Xi Jiping, o líder chinês, denunciou “o desenvolvimento sem sentido à custa do meio ambiente” e proclamou a necessidade de a China criar uma “civilização ecológica”. Não é preciso duvidar de sua sinceridade, argumenta Richard Smith, mas independentemente de suas intenções, ele dirige, com seu Partido Comunista de 90 milhões de membros, um sistema político-econômico caracterizado por motores de crescimento sistêmico que são eco-suicidas. Esses motores não são aqueles do mercado e da acumulação de lucros, como nas sociedades capitalistas ocidentais, mas não são menos destrutivos para o meio ambiente.
Esta abordagem é bastante inovadora e estimulante. Mas Richard Smith não está subestimando o papel dos interesses privados e do mercado capitalista no impulso chinês para o crescimento a qualquer preço? Deixo a questão para ser discutida por leitores mais informados economicamente do que eu ...

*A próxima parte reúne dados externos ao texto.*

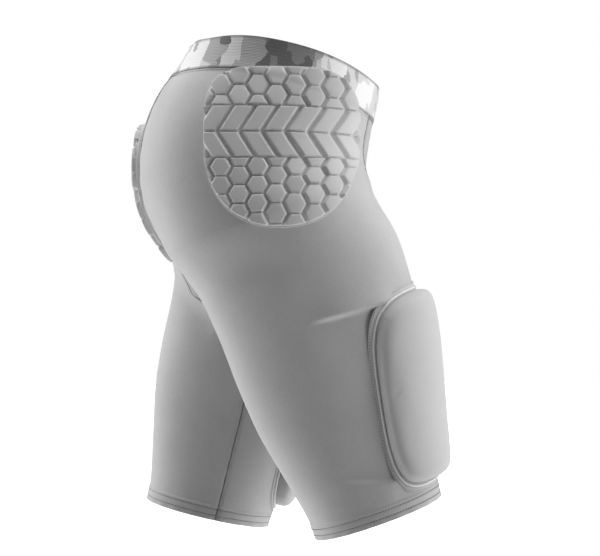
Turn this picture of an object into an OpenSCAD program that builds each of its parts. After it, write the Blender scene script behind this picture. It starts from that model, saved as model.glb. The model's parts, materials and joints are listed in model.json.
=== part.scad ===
// Padded impact shorts: stretch compression shorts with fixed impact pads
// at both hips, over the tailbone and on the front of both thighs.
// Millimetres. X points to the wearer's front, Y to the wearer's left, Z up.
// The origin is the middle of the waist opening, which the wearer's waist fills.
// The shorts stand as worn, with the right leg swung forward and the left leg back.

/* [Pose] */
// Rest swing of the right leg about the hip line, forward is positive (degrees)
right_leg_swing = 19.5; // [19:0.1:20]
// Rest swing of the left leg about the hip line, forward is positive (degrees)
left_leg_swing = -13; // [-13.5:0.1:-12.5]

/* [Fabric] */
// Thickness of the stretch fabric panels
fabric_thickness = 1.2; // [1:0.1:1.3]
// Height of the elastic waistband
waistband_height = 35; // [32:1:38]
// Thickness of the elastic waistband
waistband_thickness = 2; // [1.8:0.1:2.2]
// Height of the turned hem at the bottom of each leg
hem_height = 15; // [14:1:17]
// Diameter of the raised seam threads
seam_diameter = 1.6; // [1.2:0.1:1.8]

/* [Hip and tail pads] */
// Width of the hip pad, front to back
hip_pad_width = 146; // [142:1:150]
// Height of the hip pad
hip_pad_height = 154; // [150:1:156]
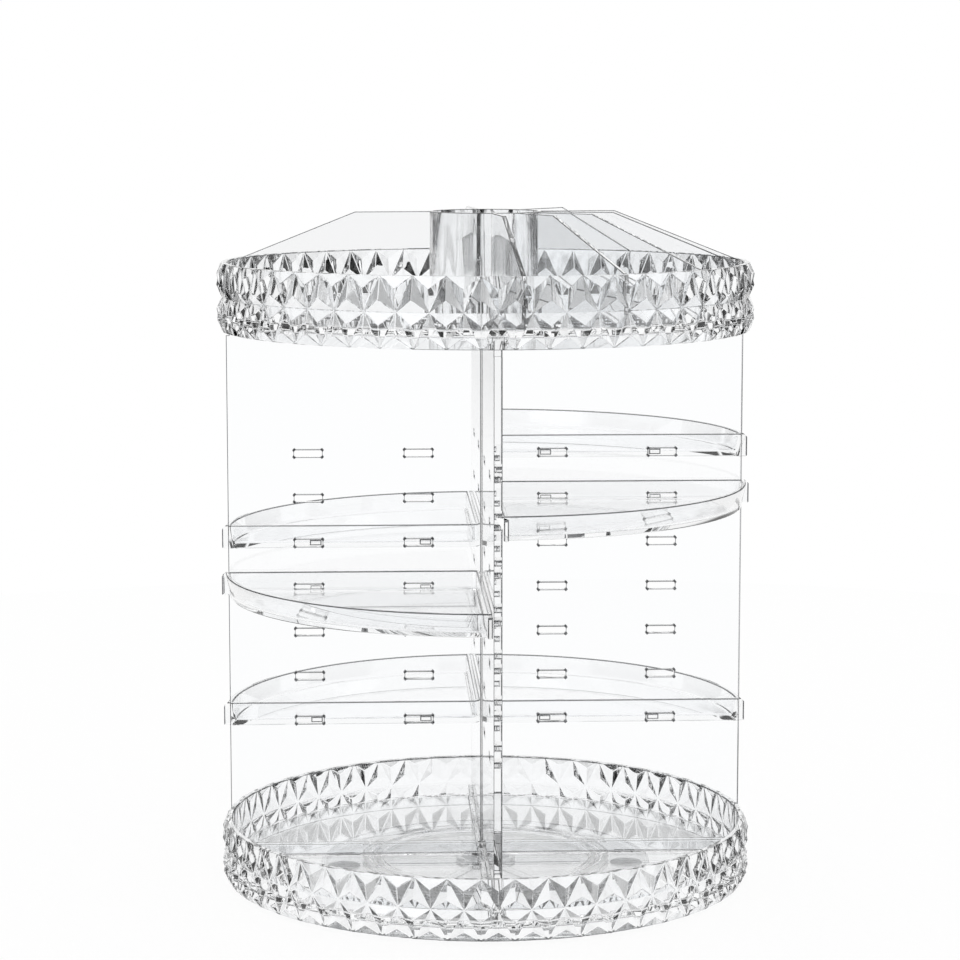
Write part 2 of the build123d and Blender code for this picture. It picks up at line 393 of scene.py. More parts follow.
class Workpiece:
    """A mesh in the making, shaped by operators and then handed over as a finished piece."""

    def __init__(self) -> None:
        """Starts an empty mesh."""
        self.bm = bmesh.new()

    def spin_profile(self, points: Sequence[Pair], steps: int, start: float = 0.0) -> None:
        """Turns an open profile once round the axis.

        Args:
            points: Radius and height of each point of the profile.
            steps: Flats in the full turn.
            start: Angle of the first flat's edge.
        """
        turn = Matrix.Rotation(start, 3, "Z")
        verts = [self.bm.verts.new(turn @ Vector((radius, 0.0, height))) for radius, height in points]
        edges = [self.bm.edges.new(pair) for pair in zip(verts, verts[1:])]
        bmesh.ops.spin(
            self.bm, geom=verts + edges, cent=ORIGIN, axis=UP, dvec=ORIGIN, angle=FULL_TURN,
            steps=steps, use_merge=True, use_normal_flip=False, use_duplicate=False,
        )

    def ring_edges(self, radius: float, height: float) -> list[Edge]:
        """Finds the open edges of a ring.

        Args:
            radius: The ring's radius, to a tenth of a millimetre.
            height: The ring's height.

        Returns:
            The edges that lie on the ring and border one face at most.
        """
        near = 0.1 * MM

        def on_ring(vert: Vert) -> bool:
            """True for a corner on the ring."""
            return abs(vert.co.z - height) < near and abs(vert.co.xy.length - radius) < near

        return [e for e in self.bm.edges if len(e.link_faces) < 2 and all(on_ring(v) for v in e.verts)]

    def close_ring(self, height: float) -> None:
        """Fills the flat ring between two open loops.

        Args:
            height: The loops' height.
        """
        edges = [
            e for e in self.bm.edges
            if len(e.link_faces) == 1 and all(abs(v.co.z - height) < WELD for v in e.verts)
        ]
        bmesh.ops.triangle_fill(self.bm, use_beauty=True, use_dissolve=False, edges=edges)

    def fill_disc(self, edges: Iterable[Edge]) -> Face:
        """Closes an edge loop with one flat face and gives that face."""
        return bmesh.ops.contextual_create(self.bm, geom=list(edges))["faces"][0]

    def cut(self, faces: Sequence[Face], point: Vector, normal: Vector) -> list[Face]:
        """Cuts faces with a plane.

        Args:
            faces: The faces to cut.
            point: A point on the plane.
            normal: The plane's normal.

        Returns:
            All faces that the given ones became.
        """
        geom = dict.fromkeys(faces)
        for face in faces:
            geom.update(dict.fromkeys(face.edges))
            geom.update(dict.fromkeys(face.verts))
        done = bmesh.ops.bisect_plane(self.bm, geom=list(geom), dist=WELD, plane_co=point, plane_no=normal)
        return [f for f in done["geom"] if isinstance(f, Face) and f.is_valid]

    def raise_faces(self, faces: Sequence[Face], move: Vector) -> list[Vert]:
        """Extrudes a region of faces.

        Args:
            faces: The faces.
            move: How far and which way they are drawn out.

        Returns:
            The moved corners.
        """
        edges = dict.fromkeys(edge for face in faces for edge in face.edges)
        made = bmesh.ops.extrude_face_region(self.bm, geom=[*faces, *edges])["geom"]
        verts = [v for v in made if isinstance(v, Vert)]
        bmesh.ops.translate(self.bm, verts=verts, vec=move)
        return verts

    def bevel(self, edges: Iterable[Edge], width: float, segments: int, outer: bool = True,
              clamp: bool = True) -> None:
        """Rounds or chamfers edges; rounded strips are shaded smooth.

        Args:
            edges: The edges.
            width: How far the strip reaches from the edge.
            segments: Flats across the strip.
            outer: True for outer edges, whose rounded strips take the finish's edge material, painted
                near-black as painted shade.
            clamp: True to narrow all strips where two would overlap.
        """
        made = bmesh.ops.bevel(
            self.bm, geom=list(edges), offset=width, offset_type="OFFSET", segments=segments,
            profile=0.5, affect="EDGES", clamp_overlap=clamp, material=-1,
        )
        for face in made["faces"]:
            face.smooth = segments > 1
            # Rounded outer strips take the edge material, which is painted near-black: painted shade.
            face.material_index = (Skin.EDGE if face.smooth and outer else Skin.WALL).value

    def sharp_edges(self, where: Callable[[Edge], bool] = lambda edge: True,
                    over: float = SHARP_ANGLE) -> list[Edge]:
        """Lists the edges between faces that meet at more than an angle.

        Args:
            where: Keeps an edge if this says so.
            over: The angle, in degrees.

        Returns:
            The edges.
        """
        limit = math.radians(over)
        return [
            e for e in self.bm.edges
            if len(e.link_faces) == 2 and e.calc_face_angle(0.0) > limit and where(e)
        ]

    def weld(self, reach: float = WELD) -> None:
        """Joins corners that lie within a reach of each other and turns every face outwards."""
        bmesh.ops.remove_doubles(self.bm, verts=self.bm.verts[:], dist=reach)
        bmesh.ops.recalc_face_normals(self.bm, faces=self.bm.faces[:])

    def place(self, quarter_turns: int, lift: float = 0.0) -> None:
        """Puts the mesh in its place.

        Args:
            quarter_turns: Quarter turns that it makes about the axis.
            lift: How far it is lifted.
        """
        turn = Matrix.Rotation(quarter_turns * QUARTER_TURN, 3, "Z")
        bmesh.ops.rotate(self.bm, verts=self.bm.verts[:], cent=ORIGIN, matrix=turn)
        bmesh.ops.translate(self.bm, verts=self.bm.verts[:], vec=UP * lift)

    def hand_over(self, name: str, node: str, finish: ClearPlastic | SolidFinish) -> bpy.types.Object:
        """Makes the finished piece, which stands for a CAD node and rides on its body.

        Args:
            name: The piece's name.
            node: The CAD node that it replaces.
            finish: Its finish.

        Returns:
            The piece's object.
        """
        self.weld()
        for edge in self.bm.edges:
            edge.smooth = len(edge.link_faces) < 2 or edge.calc_face_angle(0.0) < math.radians(SMOOTH_ANGLE)
        loose = [e for e in self.bm.edges if len(e.link_faces) != 2]
        mesh = bpy.data.meshes.new(name)
        self.bm.to_mesh(mesh)
        self.bm.free()
        for material in finish.materials():
            mesh.materials.append(material)
        piece = bpy.data.objects.new(name, mesh)
        bpy.context.scene.collection.objects.link(piece)
        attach(piece, frame["nodes"][node]["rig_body"])
        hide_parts(node)
        LOG.info("%s: %d faces, %d open or doubled edges", name, len(mesh.polygons), len(loose))
        return piece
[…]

Temo que devo discordar da afirmação de Smith de que a guerra comercial de Trump com a China pode ser entendida como uma reação legítima à "perfídia do governo chinês". Mas concordo inteiramente com ele que a substituição do atual “sistema híbrido” (e ditadura do Partido) pelo “capitalismo democrático” - uma aspiração de muitos chineses - não é de forma alguma uma solução para a crise ambiental da China.
A única saída, a única alternativa viável, a única solução para evitar o suicídio ecológico é fechar, eliminar gradualmente ou, pelo menos, reduzir drasticamente milhares de indústrias baseadas em combustíveis fósseis - não apenas na China, mas também nos EUA, na União Europeia, Canadá, Japão, Austrália, etc. Para conseguir isso e, ao mesmo tempo, criar milhões de empregos de baixo ou nenhum carbono, é preciso deixar o capitalismo para trás e desenvolver uma transição para o ecossocialismo racionalmente planejada e democraticamente administrada. Como Greta Thunberg explicou, o tempo para meias medidas acabou. De acordo com Smith, a escolha é entre a desindustrialização planejada ou o colapso ambiental não planejado: todos nós precisamos viver melhor consumindo menos.
O último capítulo do livro tem o título promissor: “A Próxima Revolução Chinesa”. As greves e protestos aumentaram, não apenas em Hong Kong, mas também no continente chinês. Na primavera de 2018, estudantes universitários lideraram a formação de uma coalizão estudante-trabalhador em apoio a sindicatos independentes; a iniciativa logo foi acompanhada por grupos de estudo marxistas e ativistas #MeToo. Eles terão sucesso? Não há como prever, mas sem uma revolução social, o colapso ecológico, na China e em todo o mundo, será inevitável.